::: DATA :::
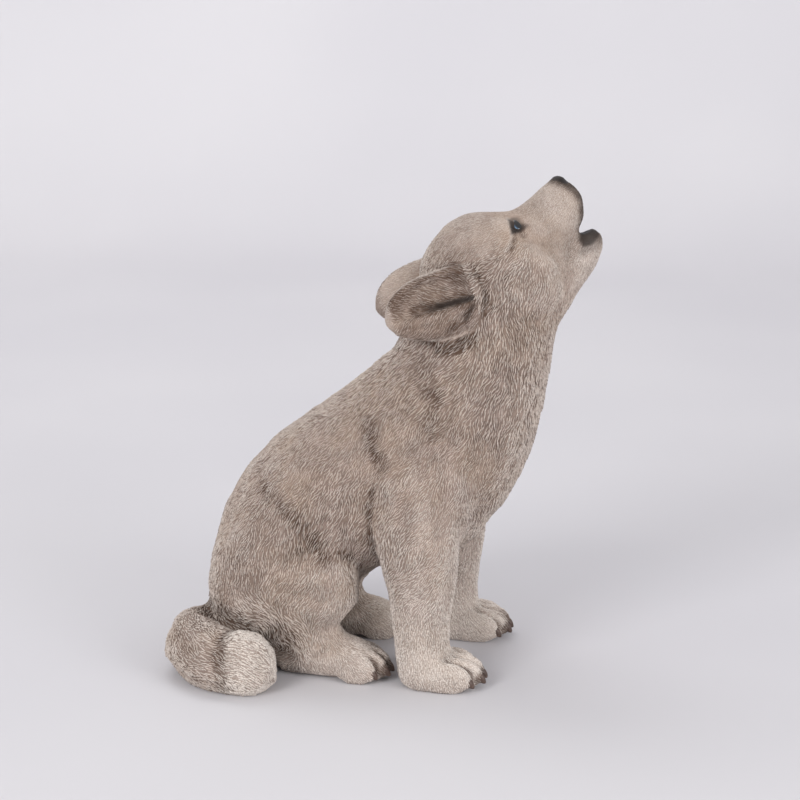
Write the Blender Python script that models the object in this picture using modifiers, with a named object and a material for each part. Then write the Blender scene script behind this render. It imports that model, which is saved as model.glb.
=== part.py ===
"""Howling wolf pup, sitting: one casting with a flat underside.

Metres, +Z up. The pup faces +X and its mid-plane is XZ. Outlines and widths are
hand-chosen stations in millimetres. Overlapping lofts and balls give the flesh,
which is remeshed into one skin. Eyes, mouth and ear cups are then cut or joined,
and the ground trims the underside flat.
"""
import math

import bmesh
import bpy
from mathutils import Matrix, Vector
from mathutils.bvhtree import BVHTree
from mathutils.kdtree import KDTree

MM = 0.001
NAME = "wolf_pup"

# Skin
SKIN_VOXEL = 1.3 * MM
GUIDE_VOXEL = 2.6 * MM
SKIN_SMOOTHING_PASSES = 4
SKIN_TRIANGLES = 9300
SHORTEST_EDGE = 0.03 * MM
FINE_AREA_SHARE = 0.5
FINE_REACH_SHARE = 0.8
STATION_STEPS = 4
RING_SIDES = 40
EAR_RING_SIDES = 16
BALL_SEGMENTS = 32
EYE_SEGMENTS = 16
DETAIL_SEGMENTS = 14
SMALL_SEGMENTS = 8

# Torso: outline of back and belly on the mid-plane, and half the width there.
# Each row is back x, back z, belly x, belly z, half width.
TORSO_STATIONS = (
    (-90, 4, -52, -8, 22),
    (-94, 22, -42, -5, 34),
    (-94, 44, -34, 4, 42),
    (-90, 68, -22, 26, 46),
    (-81, 91, -14, 43, 47),
    (-65, 113, -3, 52, 46),
    (-43, 131, 17, 57, 43),
    (-21, 147, 42, 64, 41),
    (-5, 160, 60, 88, 39.5),
    (4, 168, 73, 116, 38),
    (8.5, 176, 80, 146, 36),
    (11, 187, 84, 171, 34),
    (15, 200, 88, 188, 30),
)
SHOULDER_WIDTH = 90 * MM
SHOULDER_RADII = (23 * MM, 22.5 * MM, 39 * MM)
SHOULDER_PLACE = (27 * MM, 96 * MM)
SHOULDER_LEAN = math.radians(14)

# Head: its own frame has +X along the muzzle, +Y to the pup's left, +Z to the crown.
HEAD_PIVOT = (30 * MM, 0.0)
HEAD_REACH = 16 * MM
HEAD_RISE = 204 * MM
HEAD_TURN = math.radians(17)
HEAD_TILT = math.radians(40)
HEAD_ROLL = math.radians(-6)
# Each row is distance along the muzzle, top, bottom, half width.
SKULL_STATIONS = (
    (-26, 12, -30, 18),
    (-15, 25, -40, 28),
    (0, 30.5, -45, 33.5),
    (12, 31, -45, 35),
    (22, 27, -43, 33),
    (31, 19.3, -41, 27.5),
    (39, 13.2, -37, 20.5),
    (47, 5, -30, 11),
)
SNOUT_STATIONS = (
    (28, 20, -22, 25),
    (38, 14.5, -20, 20.5),
    (47, 13.5, -18.5, 17),
    (56, 13.8, -16, 14.8),
    (62.5, 13.4, -12.5, 12.8),
    (67, 10, -7, 10),
    (69.6, 5.5, -2.5, 6),
)
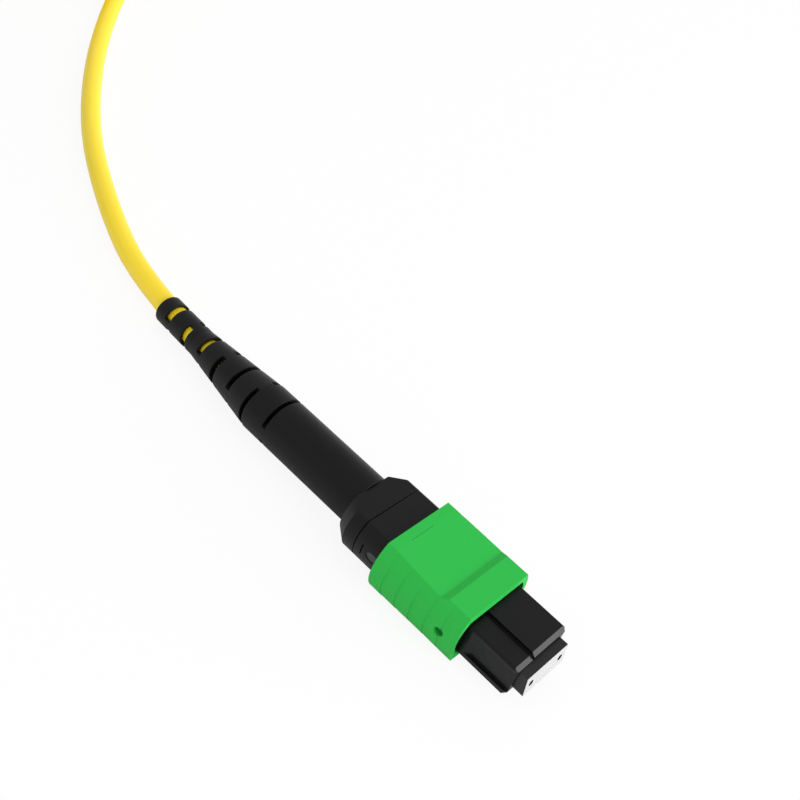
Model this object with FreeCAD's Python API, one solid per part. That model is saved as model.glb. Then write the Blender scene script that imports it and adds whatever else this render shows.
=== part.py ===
"""Multi-fibre push-on connector on the end of a round patch cord, with its twin on the far end.

Sizes are in millimetres. Each connector is built along X in its own frame: its axis is z = 0,
its ferrule looks along +X and x = 0 is the middle of the sleeve's front pad. The finished part
stands on z = 0, so everything is raised by the half height of the sleeve. The cord runs back
along the floor, is wound into a coil and ends in the second connector.
"""
import math
import os

import FreeCAD
import Part

V = FreeCAD.Vector

# Fits
SLIDE_GAP = 0.08
FLOAT_GAP = 0.04
SEAT_GAP = 0.02

# Modelling margins: how far a cut runs past a form, and how deep a form is rooted in another
PAST = 1.0
ROOT = 0.5

# Plug frame, the piece that enters an adapter
FRAME_REACH = 6.17
FRAME_LENGTH = 16.27
FRAME_HALF_W = 3.85
FRAME_BOTTOM = -2.4
FRAME_TOP = 1.9
KEY_TOP = 2.3
KEY_SIDE = -1.3
KEY_LENGTH = 9.3
FRAME_CHAMFER = 0.45
NOSE_BEVEL = 0.25
EDGE_CHAMFER = 0.22
LATCH_DEPTH = 0.3
LATCH_LENGTH = 4.8
LATCH_RAMP = 0.8
LATCH_FLANGE = 0.55
STOP_LENGTH = 0.8
STOP_REACH = 0.65
STOP_HALF_H = 0.9
STOP_PLAY = 0.05
WINDOW_START = 1.0
WINDOW_END = 2.7

# Coupling sleeve, the piece that the fingers hold
SLEEVE_FRONT = 1.4
SLEEVE_LAP = 0.9
SLEEVE_HALF_H = 3.5
SLEEVE_EDGE = 0.6
SLEEVE_BULGE = 1.6
SLEEVE_ROOF = 0.67
GRIP_STEPS = 5
GRIP_STEP = 0.1
GRIP_FIRST = 1.93
GRIP_PITCH = 1.87
FINGER_DEPTH = 0.35
FINGER_RAMP = 0.75
FRONT_PAD = 2.8
REAR_PAD = 1.1
MOUTH_DEPTH = 4.0
MOUTH_EDGE = 0.4
MOUTH_WALL = 0.5
MOUTH_ROOF = 0.95
LUG_LENGTH = 0.9
PEEP_R = 0.55
PEEP_PLACE = 2.05

# Ferrule group
FERRULE_HALF_W = 3.2
FERRULE_HALF_H = 1.25
FERRULE_LENGTH = 8.0
FERRULE_PROUD = 1.0
FACE_ANGLE = 8.0
FLANGE_RIM_W = 0.22
FLANGE_RIM_H = 0.2
FLANGE_LENGTH = 1.5
GUIDE_PITCH = 4.6
GUIDE_R = 0.35
FIBRE_ROW_HALF_W = 1.5
FIBRE_R = 0.0625
RIBBON_HALF_W = 1.55
RIBBON_HALF_H = 0.15
RIBBON_LAP = 0.1
RIBBON_SHORT = 0.8
POCKET_HALF_W = 1.7
POCKET_HALF_H = 0.72
POCKET_DEPTH = 4.3
FILL_START = 2.2
FILL_END = 0.3
FILL_HALF_W = 1.5
SPACER_LENGTH = 1.5
SPACER_INSET_W = 0.12
SPACER_INSET_H = 0.05
SOFT_LAP = 2.0
SOFT_PROUD = 0.15

# Rear body, cap and crimp
BODY_EDGE = 0.2
BODY_BULGE = 1.1
BODY_LENGTH = 4.2
PLUG_LENGTH = 1.4
SLIT_DEPTH = 1.6
BORE_STOP = 0.1
ARM_T = 0.44
ARM_LENGTH = 1.8
CLIP_HALF_H = 0.65
CLIP_PLAY = 0.05
CLIP_ROOT = 0.3
CLIP_FLAT = 0.35
DIMPLE_PLACE = 1.8
DIMPLE_Z = 0.3
DIMPLE_HALF_L = 0.8
DIMPLE_HALF_H = 0.55
DIMPLE_DEPTH = 0.2
GROOVE_PLACE = 0.85
GROOVE_WIDTH = 0.15
GROOVE_DEPTH = 0.3
GROOVE_LOW = -0.45
GROOVE_HIGH = 0.95
CAP_GAP = 0.12
CAP_LENGTH = 2.98
CAP_SLANT = 1.45
CAP_INSET_TOP = 1.4
CAP_INSET_SIDE = 1.1
BARREL_INSET = 0.45
BARREL_LENGTH = 5.4
BARREL_BORE = 1.7
YARN_T = 0.12
YARN_INSET = 0.3
CRIMP_T = 0.28
CRIMP_TAIL = 2.9

# Strain boot: a stout stretch, then a tapering and a slim one after a slight bend
BOOT_WALL = 0.33
BOOT_LEDGE = 0.05
BOOT_LAP = 0.3
BEND_X = -32.8
BEND_Y = 0.36
BEND_Z = -0.44
TAPER_END_X = -44.5
TIP_X = -51.45
TIP_Y = 2.26
TIP_Z = -1.72
BOOT_TIP_R = 1.78
TAIL_GAP = 0.27
CORD_GAP = 0.13
SLOT_ROWS = 7
SLOT_PITCH = 3.29
SLOT_FIRST = 2.2
SLOT_WIDE = 1.0
SLOT_NARROW = 0.55
SLOT_WEB = 0.3

# Springs
PUSH_WIRE_R = 0.2
PUSH_HALF_W = 2.6
PUSH_HALF_H = 1.2
PUSH_TURNS = 4
RETURN_WIRE_R = 0.1
RETURN_R = 0.4
RETURN_TURNS = 5
SPRING_STEPS = 6

# Cord
CORD_R = 1.35
CORD_STRAIGHT = 4.8
TOUCH_DOWN_X = -57.4
FLOOR_X = (-72.6, -88.1, -108.1)
FLOOR_Y = (9.0, 16.8, 33.5)
COIL_X = -139.3
COIL_Y = 45.7
COIL_R = 15.0
COIL_ENTRY = 42.0
COIL_EXIT = 232.0
COIL_FULL_TURNS = 7
FAR_TURN = -31.0
FAR_LEAD = 12.0

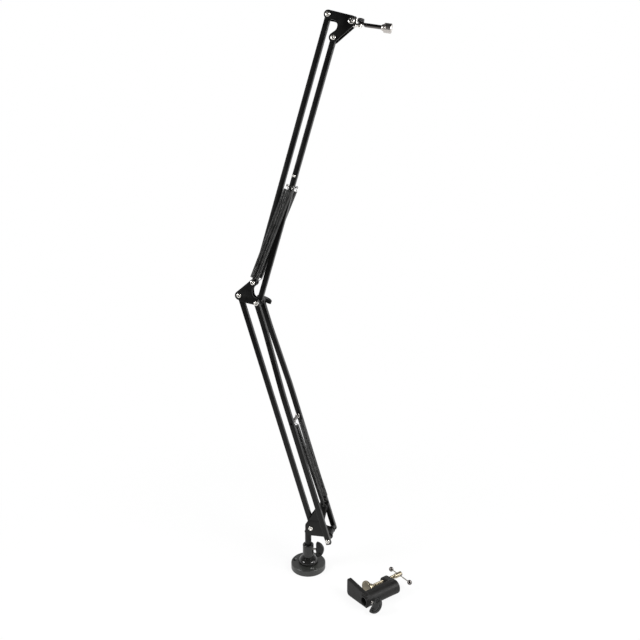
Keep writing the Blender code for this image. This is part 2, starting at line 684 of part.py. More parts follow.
:::
**WHAT YOU ARE ASKED TO DO**
Quote in full each line from the top of the records above through the line with "SHOULDER_LEAN = math.radians(14)"; stop after that line.

**RESPONSE TO THIS EXERCISE**
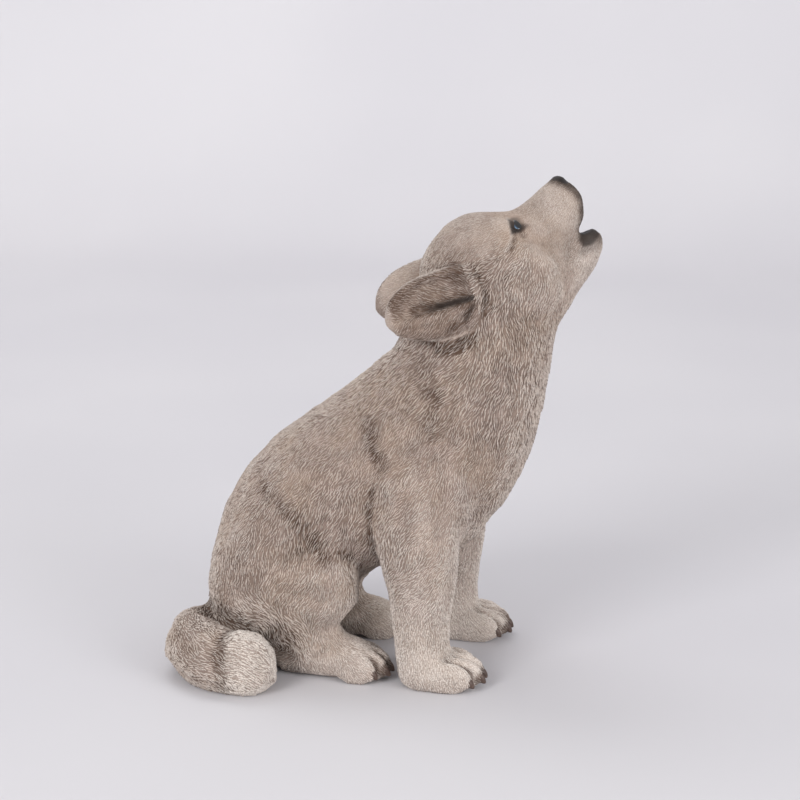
Write the Blender Python script that models the object in this picture using modifiers, with a named object and a material for each part. Then write the Blender scene script behind this render. It imports that model, which is saved as model.glb.
=== part.py ===
"""Howling wolf pup, sitting: one casting with a flat underside.

Metres, +Z up. The pup faces +X and its mid-plane is XZ. Outlines and widths are
hand-chosen stations in millimetres. Overlapping lofts and balls give the flesh,
which is remeshed into one skin. Eyes, mouth and ear cups are then cut or joined,
and the ground trims the underside flat.
"""
import math

import bmesh
import bpy
from mathutils import Matrix, Vector
from mathutils.bvhtree import BVHTree
from mathutils.kdtree import KDTree

MM = 0.001
NAME = "wolf_pup"

# Skin
SKIN_VOXEL = 1.3 * MM
GUIDE_VOXEL = 2.6 * MM
SKIN_SMOOTHING_PASSES = 4
SKIN_TRIANGLES = 9300
SHORTEST_EDGE = 0.03 * MM
FINE_AREA_SHARE = 0.5
FINE_REACH_SHARE = 0.8
STATION_STEPS = 4
RING_SIDES = 40
EAR_RING_SIDES = 16
BALL_SEGMENTS = 32
EYE_SEGMENTS = 16
DETAIL_SEGMENTS = 14
SMALL_SEGMENTS = 8

# Torso: outline of back and belly on the mid-plane, and half the width there.
# Each row is back x, back z, belly x, belly z, half width.
TORSO_STATIONS = (
    (-90, 4, -52, -8, 22),
    (-94, 22, -42, -5, 34),
    (-94, 44, -34, 4, 42),
    (-90, 68, -22, 26, 46),
    (-81, 91, -14, 43, 47),
    (-65, 113, -3, 52, 46),
    (-43, 131, 17, 57, 43),
    (-21, 147, 42, 64, 41),
    (-5, 160, 60, 88, 39.5),
    (4, 168, 73, 116, 38),
    (8.5, 176, 80, 146, 36),
    (11, 187, 84, 171, 34),
    (15, 200, 88, 188, 30),
)
SHOULDER_WIDTH = 90 * MM
SHOULDER_RADII = (23 * MM, 22.5 * MM, 39 * MM)
SHOULDER_PLACE = (27 * MM, 96 * MM)
SHOULDER_LEAN = math.radians(14)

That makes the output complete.